Feminist Dystopias within Science Fiction

‘Only by considering dystopia as a warning can we as readers hope to escape such a dark future.’

This post will explore the depiction of feminist dystopias within the science fiction genre. Margaret Atwoods’ Oryx & Crake (2003), The Handmaid’s Tale (1986) and Marge Piercy’s Woman on the Edge of Time (1979) question whether a feminist dystopia will provoke change in contemporary society.

A utopia is an ideal place that could be described as a haven. It is created from people’s perspectives of what could warrant an ideal place. This includes ideal laws and politics, which result in a perfect society. A dystopia however, perceives the opposite of a utopia and could therefore include a place of oppression and inequality. In relation to a feminist dystopia, M. Keith Booker states in Woman on the Edge of a Genre: Feminist Dystopias of Marge Piercy that,

‘feminist visions of the future tended in general to show a dark turn in the 1980s, probably due to political reverses that damped the feminist optimism of the 1970s.’

Booker’s assumptions of why feminist writers had taken to writing dystopias instead of utopias proves to be a theme within critiques of the science fiction genre. Raffaella Baccolini in The Persistence of Hope in Dystopian Science Fiction states that the term utopia, has lost its value as ‘it has been conflated with materialist satisfaction and thus commodifed’ within society. Thus it is because critiques were noticing a turn from a feminist utopia towards dystopian fiction that the term feminist dystopia was created.

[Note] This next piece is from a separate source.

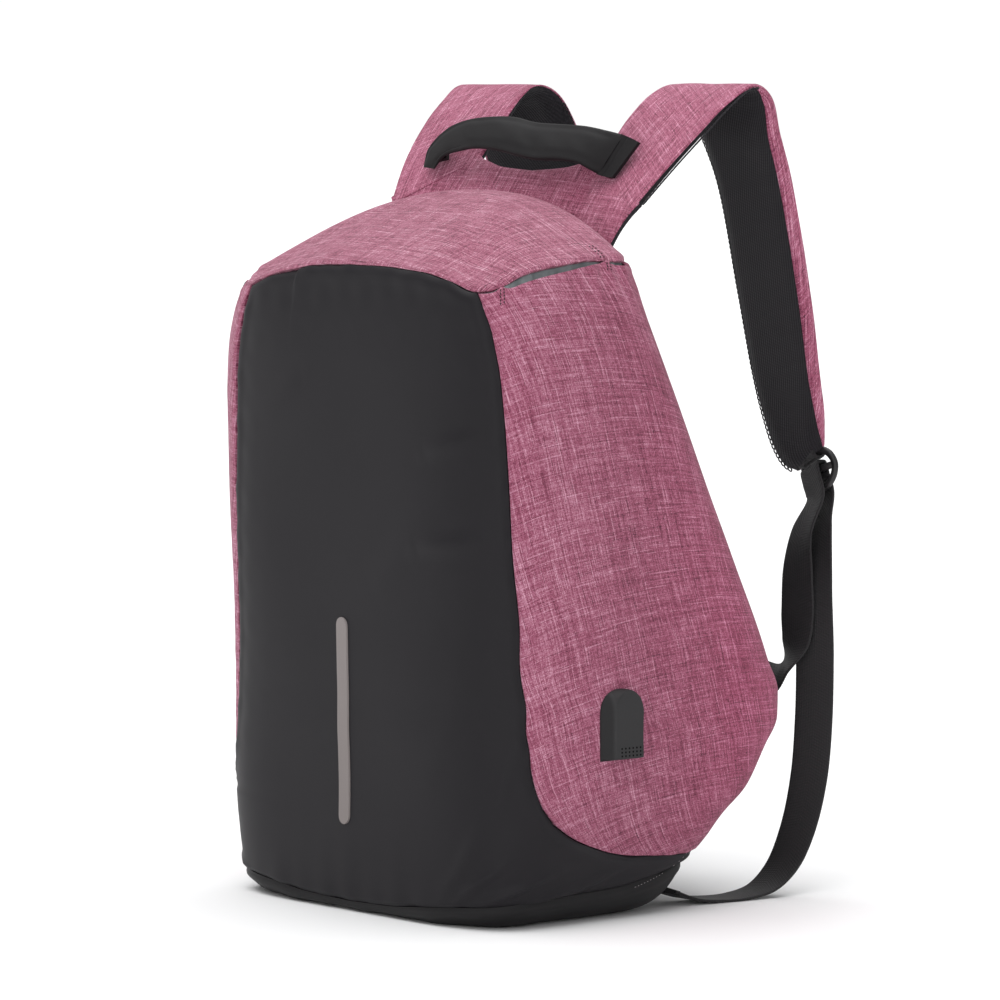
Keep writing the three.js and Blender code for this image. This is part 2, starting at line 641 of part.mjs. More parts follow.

A feminist dystopia critiques contemporary society by extrapolating patriarchal ideologies in the future. Thus feminist writers display patriarchal societies as a dystopia by the oppression of women and the internalisation of patriarchal ideologies. Although this post focuses on this issue in relation to science fiction, there are many other genres that these texts suit. All of the texts display the qualities that can be found in speculative fiction. Oryx & Crake is post-apocalyptic, The society in The Handmaid’s Tale is a result of the assasination of the president and Woman on the Edge of Time debates how neurosurgery could lead to a dystopia. As the dystopian worlds have been extrapolated from contemporary society, the texts could also relate to fantasy and dystopian fiction. Anne Cranny-Francis in Feminist Fiction critiques the fantasy genre as a way of changing contemporary society. She states that,

‘the contradictions concealed by realist conventions are highlighted in fantasy literature, […] fantasy thereby shows the fragmentation of the real, revealing the real as a negotiation of conflicting discourses.’

This supports a feminist dystopia as a feminist dystopia critiques the flaws within the real so that the reader can negotiate other ideologies for society. Although Cranny-Francis is critiquing fantasy literature, her concept is still relevant to a feminist dystopia. Baccolini supports this by claiming that genres are ‘culturally constructed’ and ‘it is the science fiction genre that will able feminist criticism to deconstruct the genres that fit contemporary society’. Therefore with Atwood and Piercy critiquing contemporary society through science fiction, the readers are able to glimmer into a possible reality. Thus the readers reluctance to live in such a world will help change contemporary society.